## GIVEN REQUEST
Find each line in the following listing that has the string "caption", then state the count and nothing else.
==============================
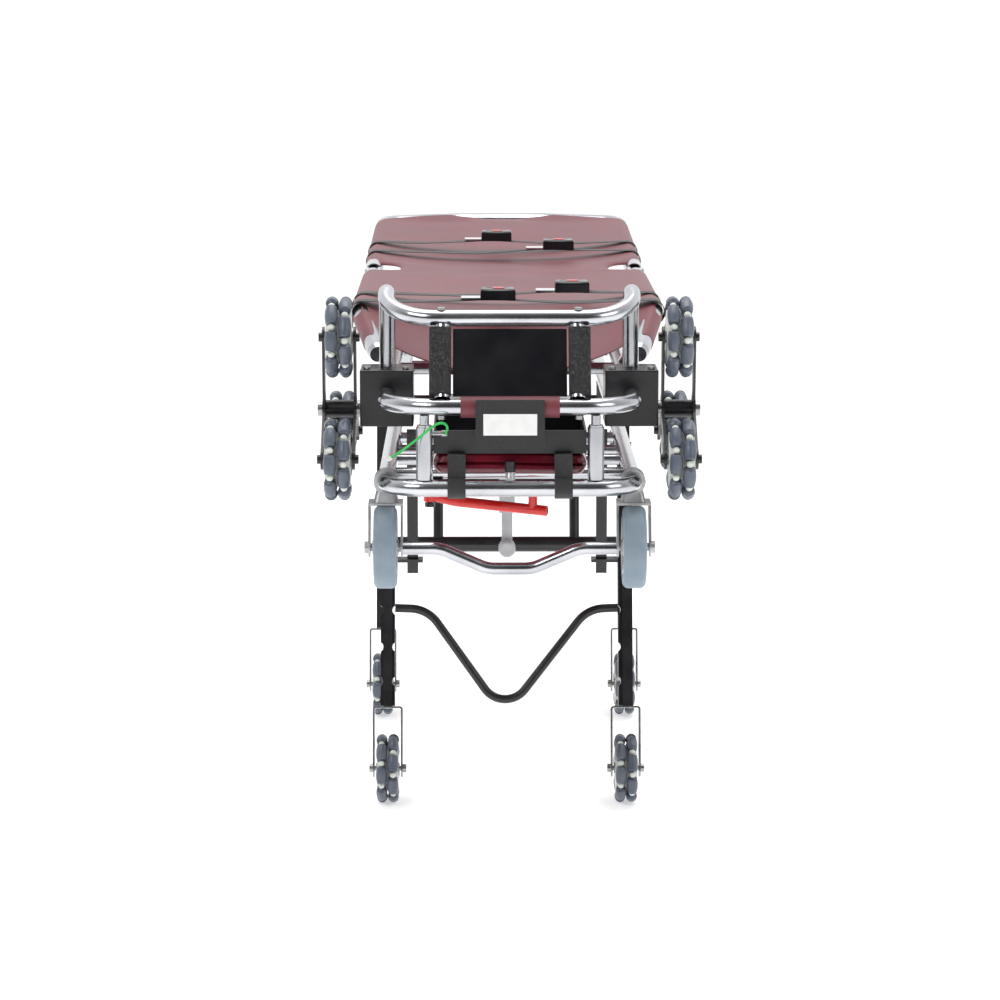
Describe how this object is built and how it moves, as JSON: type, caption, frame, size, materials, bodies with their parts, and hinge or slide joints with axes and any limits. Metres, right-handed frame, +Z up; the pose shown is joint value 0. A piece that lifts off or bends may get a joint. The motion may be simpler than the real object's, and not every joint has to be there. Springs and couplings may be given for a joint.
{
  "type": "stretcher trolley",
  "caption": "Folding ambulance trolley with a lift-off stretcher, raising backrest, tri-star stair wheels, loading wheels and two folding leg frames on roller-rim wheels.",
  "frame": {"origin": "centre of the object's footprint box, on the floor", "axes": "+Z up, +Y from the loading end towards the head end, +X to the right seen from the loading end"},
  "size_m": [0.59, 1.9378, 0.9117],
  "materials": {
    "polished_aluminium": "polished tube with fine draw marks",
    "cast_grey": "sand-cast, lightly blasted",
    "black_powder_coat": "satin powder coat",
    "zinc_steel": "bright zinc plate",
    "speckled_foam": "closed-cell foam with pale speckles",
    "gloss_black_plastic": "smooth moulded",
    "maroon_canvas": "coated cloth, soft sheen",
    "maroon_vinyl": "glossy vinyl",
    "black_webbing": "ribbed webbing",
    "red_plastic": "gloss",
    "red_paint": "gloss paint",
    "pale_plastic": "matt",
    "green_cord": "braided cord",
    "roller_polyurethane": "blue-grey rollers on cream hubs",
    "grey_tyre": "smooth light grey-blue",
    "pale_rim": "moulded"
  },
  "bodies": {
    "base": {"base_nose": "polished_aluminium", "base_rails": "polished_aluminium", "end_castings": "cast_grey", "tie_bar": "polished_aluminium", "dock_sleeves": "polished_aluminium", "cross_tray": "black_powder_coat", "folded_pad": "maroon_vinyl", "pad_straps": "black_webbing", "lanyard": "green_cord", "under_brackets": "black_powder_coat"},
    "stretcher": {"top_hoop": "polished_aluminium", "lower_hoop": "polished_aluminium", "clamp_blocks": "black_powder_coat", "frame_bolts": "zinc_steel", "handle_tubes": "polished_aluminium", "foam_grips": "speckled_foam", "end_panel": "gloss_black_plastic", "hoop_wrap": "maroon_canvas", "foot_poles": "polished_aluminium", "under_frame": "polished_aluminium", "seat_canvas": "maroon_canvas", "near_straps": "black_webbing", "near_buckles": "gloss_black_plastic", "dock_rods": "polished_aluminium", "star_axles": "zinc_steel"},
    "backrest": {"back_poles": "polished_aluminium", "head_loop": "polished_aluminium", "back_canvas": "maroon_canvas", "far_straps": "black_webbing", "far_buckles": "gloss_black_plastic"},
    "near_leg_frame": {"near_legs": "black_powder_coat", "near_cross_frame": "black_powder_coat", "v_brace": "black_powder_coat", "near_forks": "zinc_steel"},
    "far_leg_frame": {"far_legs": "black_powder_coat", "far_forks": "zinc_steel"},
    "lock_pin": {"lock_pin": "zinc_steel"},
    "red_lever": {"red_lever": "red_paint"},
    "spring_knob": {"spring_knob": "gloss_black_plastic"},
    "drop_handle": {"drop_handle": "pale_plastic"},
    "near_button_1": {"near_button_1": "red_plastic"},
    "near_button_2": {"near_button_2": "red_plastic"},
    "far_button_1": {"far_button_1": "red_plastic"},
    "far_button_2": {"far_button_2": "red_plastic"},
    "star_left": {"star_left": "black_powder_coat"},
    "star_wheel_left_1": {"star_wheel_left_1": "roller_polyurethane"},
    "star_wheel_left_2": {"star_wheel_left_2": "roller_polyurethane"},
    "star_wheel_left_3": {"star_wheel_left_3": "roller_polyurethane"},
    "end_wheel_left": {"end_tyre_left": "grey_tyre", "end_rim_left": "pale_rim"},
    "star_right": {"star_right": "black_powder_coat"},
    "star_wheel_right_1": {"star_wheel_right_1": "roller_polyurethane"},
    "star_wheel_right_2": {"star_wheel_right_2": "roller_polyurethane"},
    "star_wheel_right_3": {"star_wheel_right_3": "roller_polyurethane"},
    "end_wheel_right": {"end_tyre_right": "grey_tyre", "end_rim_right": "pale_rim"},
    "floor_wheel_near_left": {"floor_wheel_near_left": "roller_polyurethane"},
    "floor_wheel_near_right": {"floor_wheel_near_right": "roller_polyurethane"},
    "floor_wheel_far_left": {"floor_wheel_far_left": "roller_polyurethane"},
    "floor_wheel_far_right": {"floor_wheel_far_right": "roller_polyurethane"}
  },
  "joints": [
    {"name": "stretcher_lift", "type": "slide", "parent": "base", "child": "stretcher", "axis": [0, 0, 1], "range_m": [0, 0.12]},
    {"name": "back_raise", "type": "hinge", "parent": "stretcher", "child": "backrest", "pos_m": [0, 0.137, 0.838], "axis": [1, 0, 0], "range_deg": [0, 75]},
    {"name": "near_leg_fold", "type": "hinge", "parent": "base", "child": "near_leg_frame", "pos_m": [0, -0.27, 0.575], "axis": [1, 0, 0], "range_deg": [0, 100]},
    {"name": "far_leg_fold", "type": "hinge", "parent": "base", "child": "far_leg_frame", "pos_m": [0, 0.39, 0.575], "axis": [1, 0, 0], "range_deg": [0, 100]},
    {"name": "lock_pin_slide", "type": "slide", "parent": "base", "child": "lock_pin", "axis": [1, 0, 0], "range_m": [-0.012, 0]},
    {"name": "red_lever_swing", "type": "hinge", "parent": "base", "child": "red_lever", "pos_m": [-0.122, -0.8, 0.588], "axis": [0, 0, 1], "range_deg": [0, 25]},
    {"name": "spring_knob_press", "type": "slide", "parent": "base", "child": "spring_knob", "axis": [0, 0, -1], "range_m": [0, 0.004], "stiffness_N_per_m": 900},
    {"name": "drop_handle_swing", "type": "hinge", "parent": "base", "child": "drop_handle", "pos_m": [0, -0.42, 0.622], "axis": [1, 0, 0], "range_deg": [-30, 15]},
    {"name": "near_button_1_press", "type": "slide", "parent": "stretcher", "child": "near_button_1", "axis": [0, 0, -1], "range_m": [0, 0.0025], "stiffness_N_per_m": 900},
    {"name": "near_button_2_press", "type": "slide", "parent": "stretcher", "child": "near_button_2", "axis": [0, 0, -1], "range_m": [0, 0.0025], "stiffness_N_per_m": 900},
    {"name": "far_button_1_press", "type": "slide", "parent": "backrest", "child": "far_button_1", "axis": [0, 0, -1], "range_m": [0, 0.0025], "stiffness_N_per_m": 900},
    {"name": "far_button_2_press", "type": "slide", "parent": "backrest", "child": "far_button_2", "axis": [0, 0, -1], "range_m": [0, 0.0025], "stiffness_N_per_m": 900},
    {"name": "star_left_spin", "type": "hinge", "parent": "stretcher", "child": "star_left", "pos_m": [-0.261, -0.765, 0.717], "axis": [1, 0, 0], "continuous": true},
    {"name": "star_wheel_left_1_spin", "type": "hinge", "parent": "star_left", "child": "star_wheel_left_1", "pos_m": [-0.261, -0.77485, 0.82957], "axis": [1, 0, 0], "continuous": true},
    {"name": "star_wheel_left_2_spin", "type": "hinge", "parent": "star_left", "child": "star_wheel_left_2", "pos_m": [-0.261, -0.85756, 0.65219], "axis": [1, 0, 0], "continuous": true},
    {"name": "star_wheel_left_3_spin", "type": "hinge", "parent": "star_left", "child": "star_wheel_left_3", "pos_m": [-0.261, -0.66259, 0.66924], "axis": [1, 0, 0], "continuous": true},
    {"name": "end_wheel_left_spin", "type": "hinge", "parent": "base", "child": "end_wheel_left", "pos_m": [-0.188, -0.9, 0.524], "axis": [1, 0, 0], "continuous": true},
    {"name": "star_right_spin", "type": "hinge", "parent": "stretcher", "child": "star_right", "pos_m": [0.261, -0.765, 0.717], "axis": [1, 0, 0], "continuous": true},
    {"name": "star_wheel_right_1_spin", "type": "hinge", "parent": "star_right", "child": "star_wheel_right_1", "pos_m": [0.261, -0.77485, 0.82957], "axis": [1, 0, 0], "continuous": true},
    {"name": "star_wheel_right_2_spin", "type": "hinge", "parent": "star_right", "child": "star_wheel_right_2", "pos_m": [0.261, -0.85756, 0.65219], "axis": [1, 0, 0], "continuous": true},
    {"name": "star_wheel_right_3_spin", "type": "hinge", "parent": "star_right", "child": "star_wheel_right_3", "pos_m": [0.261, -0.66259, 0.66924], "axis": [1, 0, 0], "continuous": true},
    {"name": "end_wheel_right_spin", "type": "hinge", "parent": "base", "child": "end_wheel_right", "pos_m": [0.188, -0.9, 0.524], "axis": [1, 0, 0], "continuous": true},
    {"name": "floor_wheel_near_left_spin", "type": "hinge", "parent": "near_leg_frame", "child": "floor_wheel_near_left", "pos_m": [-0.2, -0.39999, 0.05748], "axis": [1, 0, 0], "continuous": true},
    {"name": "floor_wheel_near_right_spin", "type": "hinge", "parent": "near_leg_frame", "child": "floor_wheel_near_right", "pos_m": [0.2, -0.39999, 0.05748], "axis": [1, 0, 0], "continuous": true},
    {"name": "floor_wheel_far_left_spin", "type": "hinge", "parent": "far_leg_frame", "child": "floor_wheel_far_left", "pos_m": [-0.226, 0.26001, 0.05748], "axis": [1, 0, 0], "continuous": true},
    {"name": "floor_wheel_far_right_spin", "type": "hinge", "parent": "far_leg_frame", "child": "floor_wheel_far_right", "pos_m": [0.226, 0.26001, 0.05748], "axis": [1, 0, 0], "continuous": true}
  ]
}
==============================
## EXPECTED ANSWER
2